330-й отдельный саперный батальон — орденом Красной Звезды;

554-й отдельный батальон связи — орденом Красной Звезды.

16 раз Верховный Главнокомандующий за отличные боевые действия объявлял 191-й стрелковой дивизии, всему личному составу, принимавшему участие в боях, благодарность.

Тихвин, Новгород, Нарва, Тарту, Валга, Рига, Восточная Пруссия, Черск, Бытув (Бютов) и Косьцежина (Берент), Лауенбург и Картузы (Картхауз), Гданьск (Данциг), морской порт Штеттин, Гарц, Пенкун, Казеков, Шведт, Пренцлау, Аргенмонде, Эггезин, Торгелов, Пазевальк, Штрасбург, Темплин, Анклам, Фридланд, Нойбранденбург, Лахен, Грайфсвальд, Трептов, Нойштралитц, Фюрстенберг, Гранзее, Штральзунд, Гримен, Деммин, Мальхин, Варен, Везенберг, Росток, Варнемюнде, крупные порты и важные военно-морские базы немцев на Балтийском море и города Рыбнитц, Морлов, Лааге, Тетеров, Миров, Барт, Бад Добарин, Нойбуков, Варен, Виттенберг, Висмар и соединение с союзными нам английскими войсками — таков победоносный боевой путь 191-й Краснознаменной Новгородской стрелковой дивизии.

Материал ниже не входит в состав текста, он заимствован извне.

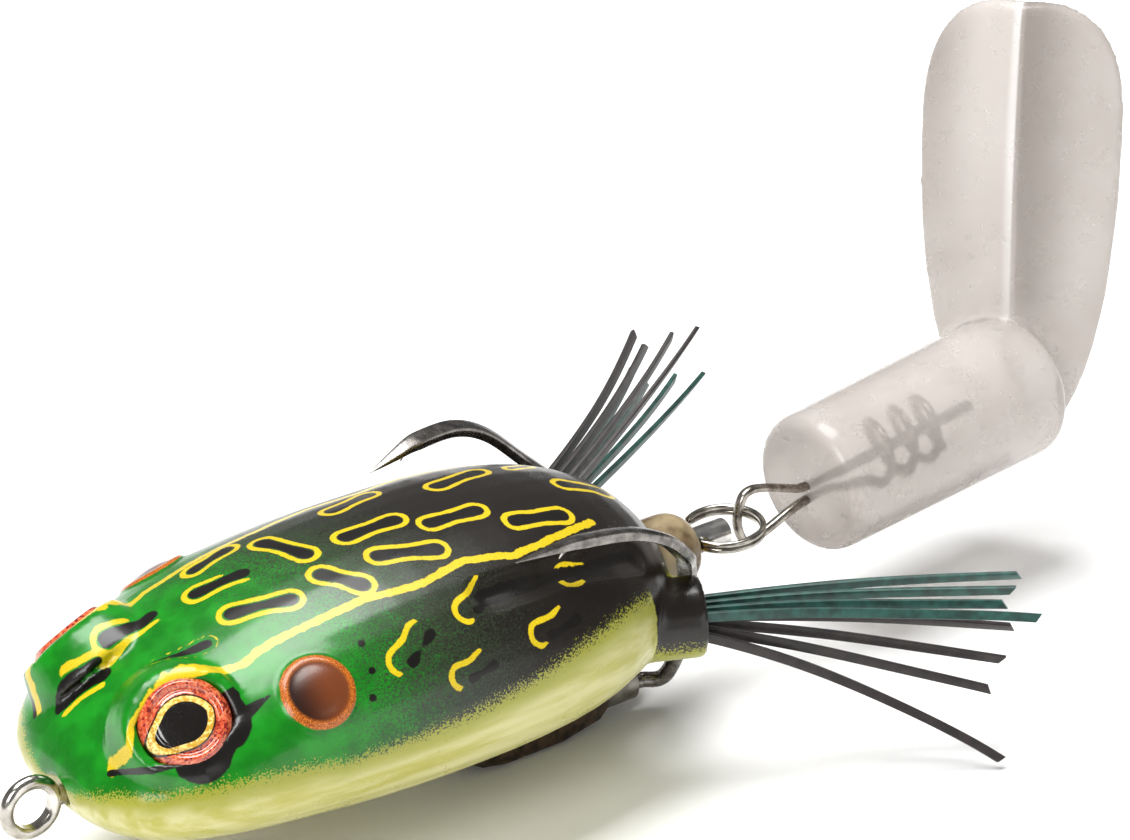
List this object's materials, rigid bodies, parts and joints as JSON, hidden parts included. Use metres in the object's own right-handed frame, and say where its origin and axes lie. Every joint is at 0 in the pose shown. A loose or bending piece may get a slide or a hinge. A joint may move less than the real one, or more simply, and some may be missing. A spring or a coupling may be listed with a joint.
{
  "type": "topwater frog lure",
  "caption": "Hollow soft frog lure with a double hook and belly keel, rubber strand legs and a swivelling translucent paddle tail on a split ring.",
  "frame": {"origin": "centre of the line eye's bore at the nose", "axes": "+X from nose to tail, +Z towards the back of the frog, -Y towards its left side; the line eye's bore runs along Y"},
  "size_m": [0.1194, 0.0584, 0.0519],
  "materials": {
    "body_shell": "soft hollow PVC, airbrushed green to brown-black with yellow lines and a pale belly, clear gloss coat",
    "eye": "orange glitter eye under a clear dome",
    "shank": "nickel-plated forged steel wire",
    "hook": "black nickel finish, forged flat sides",
    "braze": "black nickel finish over a brazed sleeve",
    "keel": "cast weight, dark brown metallic paint",
    "carrier": "pressed stainless strip",
    "bushing": "turned brass",
    "post": "turned stainless steel, bright",
    "ring": "nickel-plated spring wire",
    "screw_wire": "nickel-plated stainless wire",
    "paddle": "translucent milky soft plastic",
    "collar": "black rubber",
    "strand_green": "flat dark green silicone-rubber strands",
    "strand_black": "flat brown-black silicone-rubber strands"
  },
  "bodies": {
    "lure": {"body_shell": "body_shell", "eye_left": "eye", "eye_right": "eye", "hook_shank": "shank", "hook_left": "hook", "hook_right": "hook", "shank_sleeve": "braze", "belly_weight": "keel", "swivel_carrier": "carrier", "tail_bushing": "bushing", "skirt_collar_left": "collar", "skirt_collar_right": "collar", "skirt_left_green": "strand_green", "skirt_left_black": "strand_black", "skirt_right_green": "strand_green", "skirt_right_black": "strand_black"},
    "swivel": {"swivel_post": "post", "swivel_head": "post"},
    "ring": {"split_ring": "ring"},
    "tail": {"tail_screw": "screw_wire", "tail_paddle": "paddle"}
  },
  "joints": [
    {"name": "tail_spin", "type": "hinge", "parent": "lure", "child": "swivel", "pos_m": [0.0663, 0, 0.0022], "axis": [1, 0, 0], "continuous": true, "deforming": ["skirt_left_green", "skirt_left_black", "skirt_right_green", "skirt_right_black"]},
    {"name": "ring_swing", "type": "hinge", "parent": "swivel", "child": "ring", "pos_m": [0.0672, 0, 0.0022], "axis": [0, 1, 0], "range_deg": [-32, 38], "deforming": ["skirt_left_green", "skirt_left_black", "skirt_right_green", "skirt_right_black"]},
    {"name": "tail_swing", "type": "hinge", "parent": "ring", "child": "tail", "pos_m": [0.07052, 0, 0.0024], "axis": [-0.061, 0, 0.9981], "range_deg": [-40, 40], "deforming": ["skirt_left_green", "skirt_left_black", "skirt_right_green", "skirt_right_black"]}
  ]
}
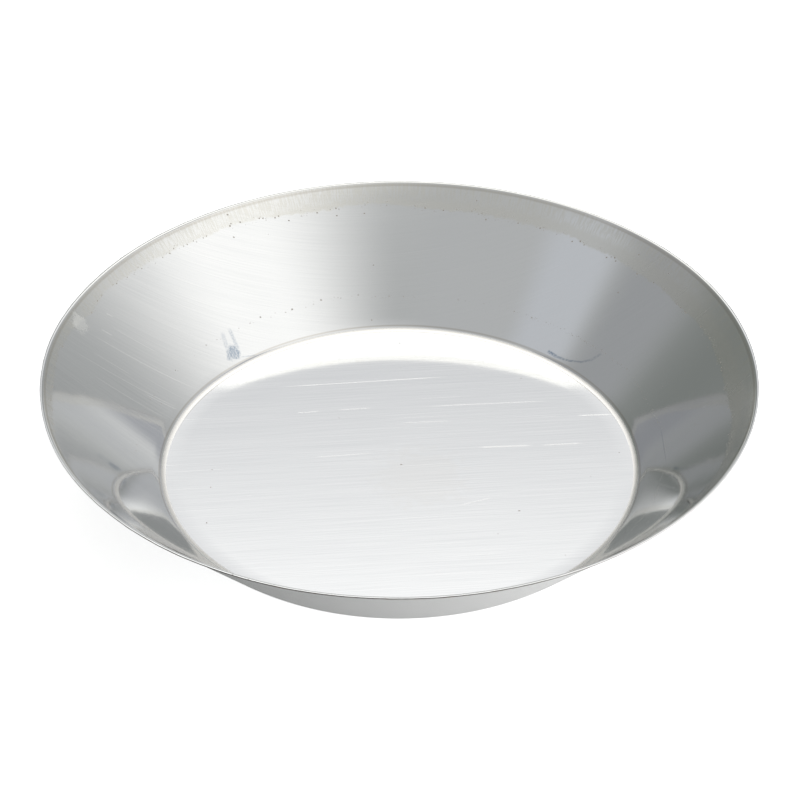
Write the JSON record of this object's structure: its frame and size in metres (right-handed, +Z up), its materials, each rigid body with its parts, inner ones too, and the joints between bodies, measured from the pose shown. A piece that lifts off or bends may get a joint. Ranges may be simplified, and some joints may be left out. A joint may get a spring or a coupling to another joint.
{
  "type": "oil drain pan",
  "caption": "Round, shallow pressed-steel pan with a flat floor, a straight wall sloping out at about 45 degrees and a narrow turned-out lip, for catching drained oil.",
  "frame": {"origin": "centre of the underside of the floor, which is the plane the pan stands on", "axes": "+Z up out of the mouth along the axis of the pan; the pan is round, so +X and +Y are alike"},
  "size_m": [0.4, 0.4, 0.068],
  "materials": {
    "tinned_steel": "bright tin coat over rolled steel, with rolling grain, light scuffs and a dull tarnished band under the rim"
  },
  "bodies": {
    "root": {"drain_pan": "tinned_steel"}
  },
  "joints": []
}
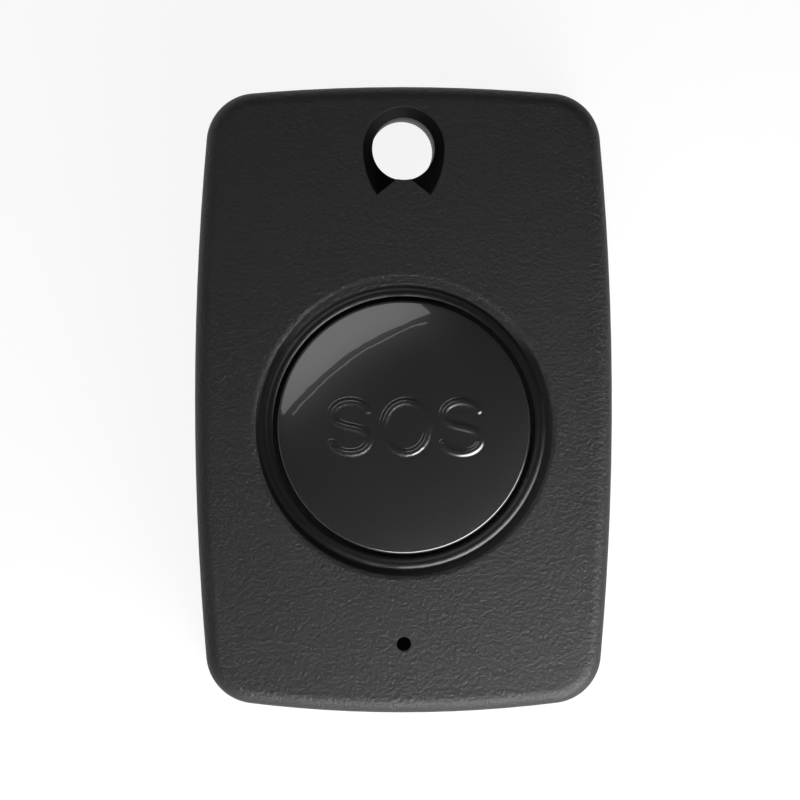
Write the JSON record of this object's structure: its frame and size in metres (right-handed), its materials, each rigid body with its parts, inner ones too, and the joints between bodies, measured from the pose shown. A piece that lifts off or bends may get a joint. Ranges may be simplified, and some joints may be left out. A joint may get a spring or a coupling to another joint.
{
  "type": "wireless panic button",
  "caption": "Flat black keyring alarm transmitter with a large round push button in a shallow well, a scooped keyring hole and a small indicator hole.",
  "frame": {"origin": "middle of the flat back face", "axes": "+Z out of the front face, +Y toward the keyring end, +X across"},
  "size_m": [0.04, 0.06, 0.0132],
  "materials": {
    "housing_plastic": "fine spark-eroded grain, black",
    "cap_plastic": "polished, black",
    "silicone": "matt, dark grey",
    "board_laminate": "green solder mask",
    "cell_steel": "nickel-plated, satin",
    "clear_plastic": "clear, polished",
    "chip_resin": "matt moulded resin, black",
    "crystal_can": "plated lid, satin",
    "sheet_steel": "stamped, nickel-plated",
    "antenna_copper": "stamped strip, gilt",
    "capacitor_ceramic": "fired ceramic, tan",
    "resistor_ceramic": "glazed ceramic, black",
    "screw_steel": "zinc-plated"
  },
  "bodies": {
    "housing": {"front_cover": "housing_plastic", "rear_cover": "housing_plastic", "housing_seal": "silicone", "button_membrane": "silicone", "circuit_board": "board_laminate", "coin_cell": "cell_steel", "light_pipe": "clear_plastic", "indicator_led": "clear_plastic", "controller_chip": "chip_resin", "transmitter_chip": "chip_resin", "switch_base": "chip_resin", "crystal": "crystal_can", "battery_clip": "sheet_steel", "battery_contact": "sheet_steel", "switch_plate": "sheet_steel", "switch_dome": "sheet_steel", "switch_terminal_1": "sheet_steel", "switch_terminal_2": "sheet_steel", "switch_terminal_3": "sheet_steel", "switch_terminal_4": "sheet_steel", "loop_antenna": "antenna_copper", "capacitor_1": "capacitor_ceramic", "capacitor_2": "capacitor_ceramic", "capacitor_3": "capacitor_ceramic", "capacitor_4": "capacitor_ceramic", "capacitor_5": "capacitor_ceramic", "resistor_1": "resistor_ceramic", "resistor_2": "resistor_ceramic", "resistor_3": "resistor_ceramic", "resistor_4": "resistor_ceramic", "resistor_5": "resistor_ceramic", "housing_screw_1": "screw_steel", "housing_screw_2": "screw_steel", "housing_screw_3": "screw_steel", "housing_screw_4": "screw_steel", "board_screw_1": "screw_steel", "board_screw_2": "screw_steel"},
    "cap": {"button_cap": "cap_plastic"},
    "plunger": {"switch_plunger": "chip_resin"}
  },
  "joints": [
    {"name": "button_press", "type": "slide", "parent": "housing", "child": "cap", "axis": [0, 0, -1], "range_m": [0, 0.0005], "stiffness_N_per_m": 2000, "deforming": ["button_membrane"]},
    {"name": "plunger_press", "type": "slide", "parent": "housing", "child": "plunger", "axis": [0, 0, -1], "range_m": [0, 0.00025], "deforming": ["switch_dome"]}
  ],
  "couplings": [
    {"joint": "plunger_press", "follows": "button_press", "ratio": 0.5}
  ]
}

С боями она форсировала большие водные преграды: реки Волхов, Нарву, Чудское озеро, Геуя, Одер. Воевала в труднейших условиях лесисто-болотистой местности. В боях с сильнейшим противником воины 191-й Краснознаменной Новгородской стрелковой дивизии проявили массовый героизм и воинское мастерство, одержали победы в решающих операциях Великой Отечественной войны и закончили свой боевой путь на реке Эльба (гор. Виттенберг) за Берлином.

Пусть же живут вечно ее имя и ее славные дела, ее герои, творцы ее боевой истории.

Вечная память тем, кто не дожил до дня Великой Победы, кто отдал свою жизнь за свободу и независимость Советской Родины».